If we will stand still, and calmly consider our past life (the present life, we mean) we will see that certain things have led to certain other things, and that small things have led to great things—that little turning points have resulted in an entire change in. our life. We may trace back the most important thing in our life to some trifling incident or occurrence. We are able to look back and see how the painful experiences of the past have strengthened us, and have brought us to a larger and fuller life. We are able to see how that particular thing in the past, which seemed needlessly cruel and uncalled for, was the very thing which has brought us to some great thing in the present. All that is needed is the perspective of years. And if we get so that we are able to see this, we will be able to bear with a far greater degree of philosophy the pains and disagreeable occurrences of the present, knowing that they mean ultimate good. When we cease to think of these things as punishment, or a wanton interference of some outside power, or the cruelty of Nature, and begin to see them as either the consequences of our own past lives, or the result of the Spirit's directing hand, we will cease to protest and struggle as we have been doing in the past, and will endeavor to fall in with the working of the great Law, and will thereby avoid friction and pain. And no matter what pain, sorrow or trouble we may be under-going, if we will open ourselves to the guidance of the Spirit, a way will be opened out for us—one step at a time--and if we follow it we will obtain peace and strength. The Law does not heap upon a back more than it can bear, and not only does it temper the wind to the shorn lamb, but tempers the shorn lamb to the wind.
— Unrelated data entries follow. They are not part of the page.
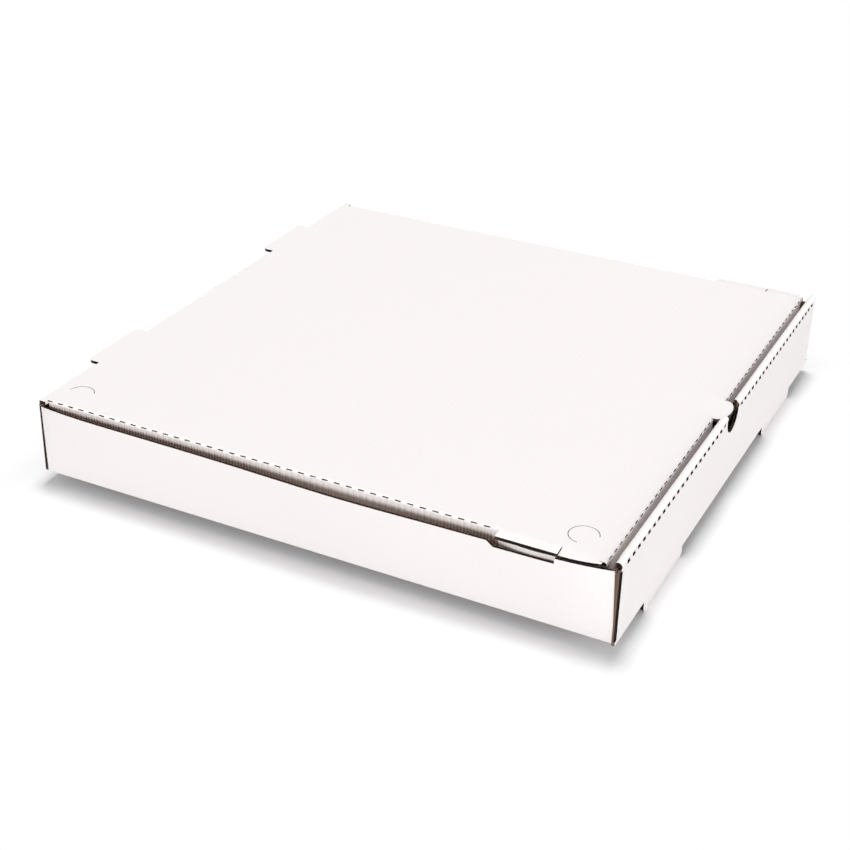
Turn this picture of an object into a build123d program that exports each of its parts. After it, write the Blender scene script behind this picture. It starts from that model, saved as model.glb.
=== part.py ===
from build123d import *
import math
import os

os.makedirs("parts", exist_ok=True)

# Board and box sizes in millimetres
board = 1.6
width = 309.0
depth = 310.0
side_height = 38.0
lid_top = 40.8
layer_gap = 0.2
crease_radius = 1.5

# Side walls, bowed out at the top: shares of the bulge at shares of the half depth
left_bulge = 5.9
right_bulge = 1.3
bulge_shape = [(-0.91, 0.39), (-0.72, 0.7), (-0.45, 0.83), (-0.13, 1.0)]
bulge_shape += [(0.2, 0.75), (0.65, 0.56), (0.89, 0.39)]
bulge_front_share = 0.03
bulge_rear_share = 0.14
wall_front_gap = 1.2
wall_front_lean = 1.3

# Vent recesses in the side walls, behind the lips of the lid
recess_depth = 2.8
recess_slope = 3.0
recess_rear_gap = 0.3
recess_front_gap = 1.2

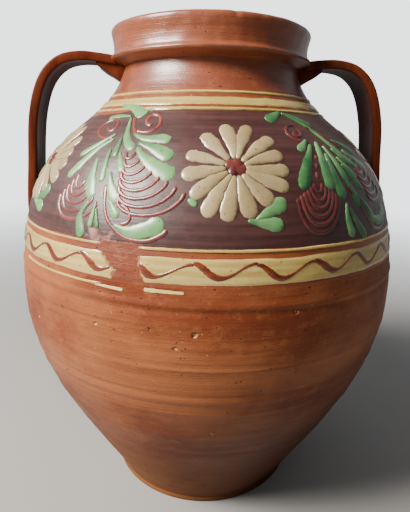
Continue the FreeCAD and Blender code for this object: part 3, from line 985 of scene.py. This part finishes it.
# the room: brighter on the left and behind, dim on the right, and pale where it is seen
world = bpy.data.worlds.new("soft_room")
world.use_nodes = True
room = world.node_tree
way = add_node(room, "TexCoord", {}, "Generated")


def glow(towards, low, strength):
    """Light from the part of the room that lies towards a direction."""
    inputs = {0: way, 1: Vector(towards).normalized()}
    facing = add_node(room, "VectorMath", inputs, "Value", operation="DOT_PRODUCT")
    inputs = {0: facing, 1: low, 2: 1.0, 3: 0.0, 4: strength}
    return add_node(room, "MapRange", inputs, interpolation_type="SMOOTHSTEP")


left = glow((-0.8, -0.3, 0.5), -0.5, ROOM_LEFT)
back = glow((0.0, 1.0, 0.1), 0.2, ROOM_BACK)
right = glow((1.0, 0.25, 0.15), 0.55, ROOM_RIGHT)
total = add_node(room, "Math", {0: left, 1: back}, operation="ADD")
total = add_node(room, "Math", {0: total, 1: right}, operation="ADD")
seen = add_node(room, "LightPath", {}, "Is Camera Ray")
share = add_node(room, "Mix", {0: seen, 2: total, 3: ROOM_SEEN})
room.links.new(share, room.nodes["Background"].inputs["Strength"])
room.nodes["Background"].inputs["Color"].default_value = ROOM_COLOUR
bpy.context.scene.world = world

KEY_PLACE = Vector((-1.20, -0.52, 1.29))
KEY_AIM = Vector((0, 0, 0.27))
lamp = bpy.data.lights.new("key", "AREA")
lamp.energy = 100
lamp.size = 0.62
lamp.color = (1.0, 0.96, 0.89)
key = bpy.data.objects.new("key", lamp)
key.location = KEY_PLACE
key.rotation_euler = (KEY_AIM - KEY_PLACE).to_track_quat("-Z", "Y").to_euler()
bpy.context.scene.collection.objects.link(key)

camera_data = bpy.data.cameras.new("camera")
camera_data.sensor_fit = "VERTICAL"
camera_data.sensor_height = 36
camera_data.lens = 30.69
camera = bpy.data.objects.new("camera", camera_data)
heading = Matrix.Rotation(math.radians(-5.03), 4, "Z")
pitch = Matrix.Rotation(math.radians(74.65), 4, "X")
roll = Matrix.Rotation(math.radians(1.215), 4, "Z")
camera.matrix_world = Matrix.Translation((-0.0406, -0.4459, 0.3489)) @ heading @ pitch @ roll
bpy.context.scene.collection.objects.link(camera)
bpy.context.scene.camera = camera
We have spoken of our interests being bound up with those of others. This also is a principle of the law of Spiritual Cause and Effect. In our past lives we have attached ourselves to certain others, either by love or hate—either by kind action or by cruelty. And these people in this life, have certain relationships to us, all tending toward mutual adjustment and mutual advancement and development. It is not a law of revenge, but simply the law of cause and effect which causes us to receive a hurt (when a hurt is needed) from the hands of some one whom we have hurt in some past life—and it is not merely a law of reward for good, but that same law of cause and effect, that causes some one to bind up our wounds and comfort us, whom we have comforted and helped in some past life. The person who is caused to hurt us, may have no intention of doing so, being a perfectly innocent party, but we are brought into conditions whereby we receive pain from the acts of that person, although he be unconscious of it. If he hurts us consciously, and still in obedience to the law, it is because he is still on that plane, and is willing to hurt us, and is brought by the Law of Attraction into a condition whereby we may receive hurt from him. But even that hurt is calculated to benefit us, in the end, so wonderful is this law of cause and effect constituted. Of course, if we once reach the position where we see the truth, we do not need so many of these lessons, and their necessity having passed, the law allows us to escape that which would otherwise have given us pain.

The above mentioned condition of affairs may be illustrated by the case of one who in a past incarnation deliberately won the love of another, for selfish reasons, and then having gratified the desire wilfully threw aside the other one, as one would a worn-out toy. While not pretending to explain the exact workings of the law in any particular case, we have been informed by those who have watched these matters from a high point-of-view, that in such a case as above mentioned, the betrayer would probably in this life, fall violently in love with the person who was the victim in the last life, but the latter would be utterly unable to return that affection, and the former would suffer all the pain that comes to one who loves in vain, the result being that he would be brought to a realization of the sacredness of human affection, and the unkindness of trifling with it. It will be noticed in this case, that the person causing the pain in the present life, is a perfectly innocent party to the whole thing, and thereby does not start new causes and effects.

Those whom we have loved and have been friendly to in past lives, are very apt to be connected with our present life, being kept near us by the law of attraction. The people who are brought into close relations with us, are in all probability those with whom we have been close in past lives. Sudden likes and dislikes, so often observed between people may be accounted for on this theory of rebirth, and many of the occurrences of our every day lives come under this law of spiritual cause and effect. We are constantly bound up with the lives of others, for pain or happiness, and the law must work out its course. The only escape from the complete working out of the law, is the acquirement of the knowledge of the truth on our part, and the consequent modelling of our lives on the lines of this higher truth, in which case we are relieved of the unnecessary lessons, and we ride on the top of the wave, instead of having it submerge us.

Let us beware how we start into operation this law of cause and effect by Hate, Malice, Jealousy, Anger, and general Unkindness toward others. Let us be as Kind as we can, in all justice to ourselves and others, and let us avoid feelings of Hate and a desire for Revenge. Let us live on, bearing our burdens with as much grace as we can summon, and let us always trust in the guidance of the Spirit, and the help of the highest Intelligence. Let us know that all is working together for good, and that we cannot be deprived of that good. Let us remember that this life is as but a grain of sand in the desert of time, and that we have long ages ahead of us, in which we will have a chance to work out all our aspirations and high de-sires. Be not discouraged, for God reigns, and all is well.